#### [Short exercise]
What is the number of lines in the data holding the word "frame"? Give that number by itself.

Records that describe objects
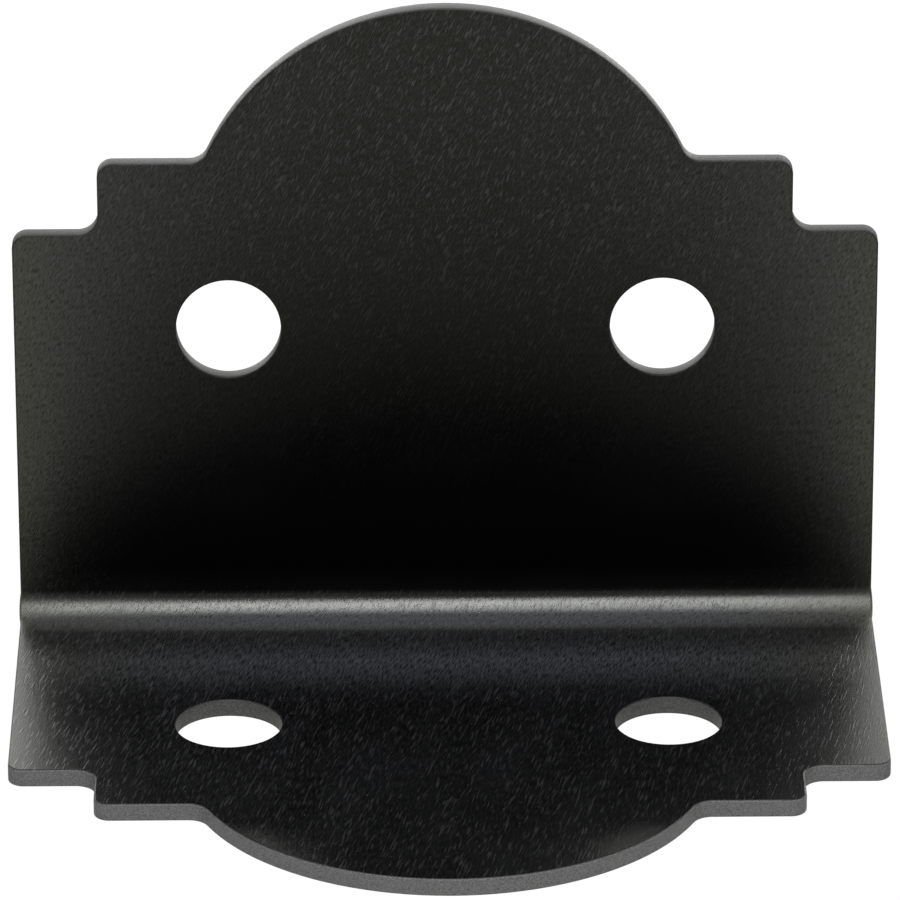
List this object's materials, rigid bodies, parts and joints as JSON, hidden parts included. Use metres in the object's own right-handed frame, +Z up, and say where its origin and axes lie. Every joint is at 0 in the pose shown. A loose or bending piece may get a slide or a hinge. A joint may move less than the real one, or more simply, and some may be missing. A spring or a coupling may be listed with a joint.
{
  "type": "corner brace bracket",
  "caption": "Right-angle corner brace bent from sheet steel; each leg steps in to a round tip and has screw holes for fixing to timber; satin black powder coat.",
  "frame": {"origin": "middle of the footprint, on the underside of the base leg", "axes": "X along the bend, +Y from the base leg's tip towards the wall leg's back, +Z up along the wall leg"},
  "size_m": [0.0892, 0.0636, 0.0692],
  "materials": {
    "coat": "satin black powder coat"
  },
  "bodies": {
    "root": {"bracket": "coat"}
  },
  "joints": []
}
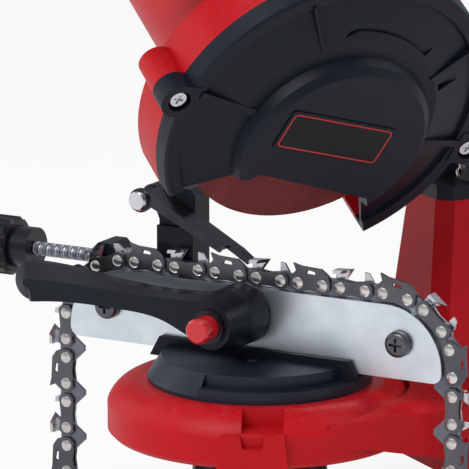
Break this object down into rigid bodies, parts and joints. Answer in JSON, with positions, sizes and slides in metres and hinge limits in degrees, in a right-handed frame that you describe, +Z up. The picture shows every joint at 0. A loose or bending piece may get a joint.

#### [Written response]
3